What do you guys think? And the noise?!
That’s really low comp for a 61
 
I'm not disagreeing with what these wise old owls are telling you one bit! But just for *****&Giggles try taking a piece of rubber fuel line like a carburated car would use and start the saw and put one end by your ear and the other end down around the clutch! When the bearing in the clutch drum gets dry it can make a hell of a racket! And in my 30+ years of mechanicing on cars I have been very surprised how sounds will travel through metal! The one that comes to mind as being the worst is a Ford moduleler engine! But with the saw its an easy one to eliminate it as the culprit! 😉
 
A new piston and ring will fix it provided it fits correctly in the cylinder. Factory clearance is between .002 and .0025 thousandths. Your best option for that saw would be a Meteor piston and cylinder kit. That saw is 48mm bore, can go to 50 or 52mm. Again though, tolerance is everything. In my experience the aftermarket top ends aren’t the same as OEM.
My understanding so far is that I would have to change the carb+intake for the 52 (272 cylinder?) bore size right?
 
That’s really low comp for a 61
Yep, this is a big part of the reason I am asking for advice on what to do with the saw... Right now I am thinking a cheap 52mm 272 top end and see how it runs, I can't imagine it could be much worse than a piston slapping 125psi assembly... Hopefully it sounds better too
 
My understanding so far is that I would have to change the carb+intake for the 52 (272 cylinder?) bore size right?
Yes and no.
You can bolt the 61's carb and intake onto the 272 cylinder but you need 272 carb bolts, they're 4m and the 61 is 5m bolts.

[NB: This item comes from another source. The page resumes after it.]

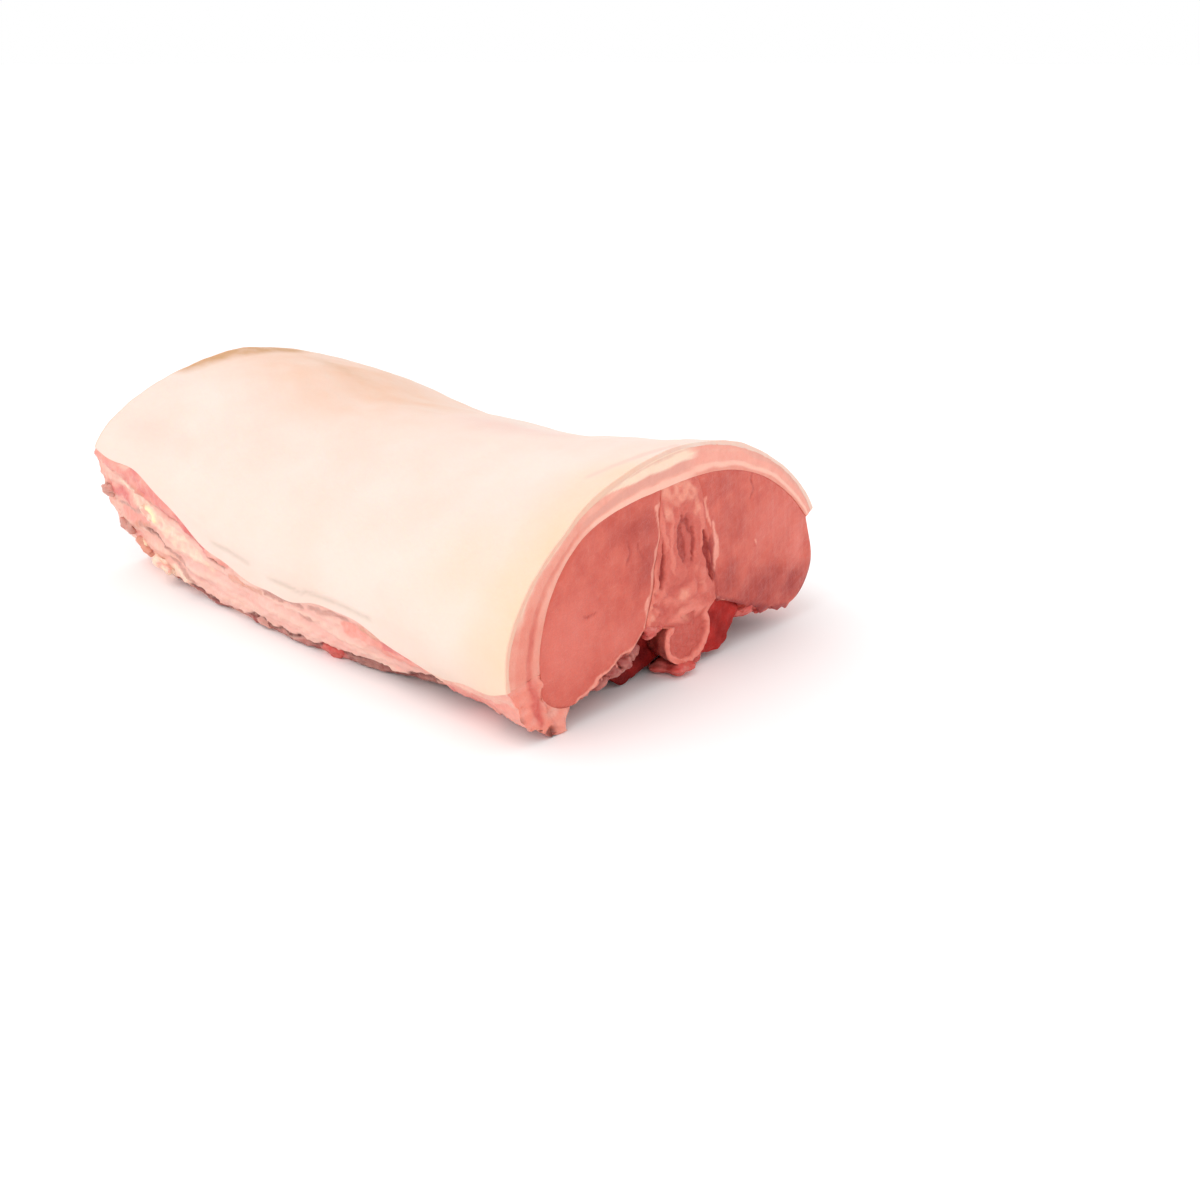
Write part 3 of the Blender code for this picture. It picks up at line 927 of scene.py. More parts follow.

The 272 has a slightly bigger carb and it will make a little more power/rpm than the carb off the 61, if you dont care about getting every last little bit of power the 61's carb is fine.

I put a cheap amazon 272 kit that comes with a carb and intake on a wore out beat up 61.
The aftermarket intake didnt line up with the port on the cylinder very good and wouldnt seal up and the carb bolts were too long. I ended up using the 61's intake block, home made gaskets with the am 272 carb and shortened the bolts. If you reuse the 61's air filter and holder it fits under the top cover fine. I did a little porting on the cylinder and it's quite strong.
 
Yep, this is a big part of the reason I am asking for advice on what to do with the saw... Right now I am thinking a cheap 52mm 272 top end and see how it runs, I can't imagine it could be much worse than a piston slapping 125psi assembly... Hopefully it sounds better too
Don't go the cheap route. Stick with Meteor kits or even Hyway if you can't get OE.
 
With internal parts you get what you pay for. If this is just a toy you plan to repair to run a little or play with then put it away on a shelf or sell once running then use a aftermarket kit like hyway or meteor with meteor being a hair better. If you plan to use that saw for real for another 20-30 years get a oem piston or p/c kit and be done with it.
 
My understanding so far is that I would have to change the carb+intake for the 52 (272 cylinder?) bore size right?
You’ll need the 272 intake block, rubber seal, bolts, and gaskets. The 61 carb (most likely a HS163) will work but it’s on the small side for a 272 top end. HS224 is the carb you want. Same size throttle bore and venturi as the stock 272 carb, and has the proper throttle shaft so you can still make idle speed adjustments without modifying the top cover. Can’t speak on using the 61 intake block, never done it. They look similar to the 268/272 block but they’re not the same.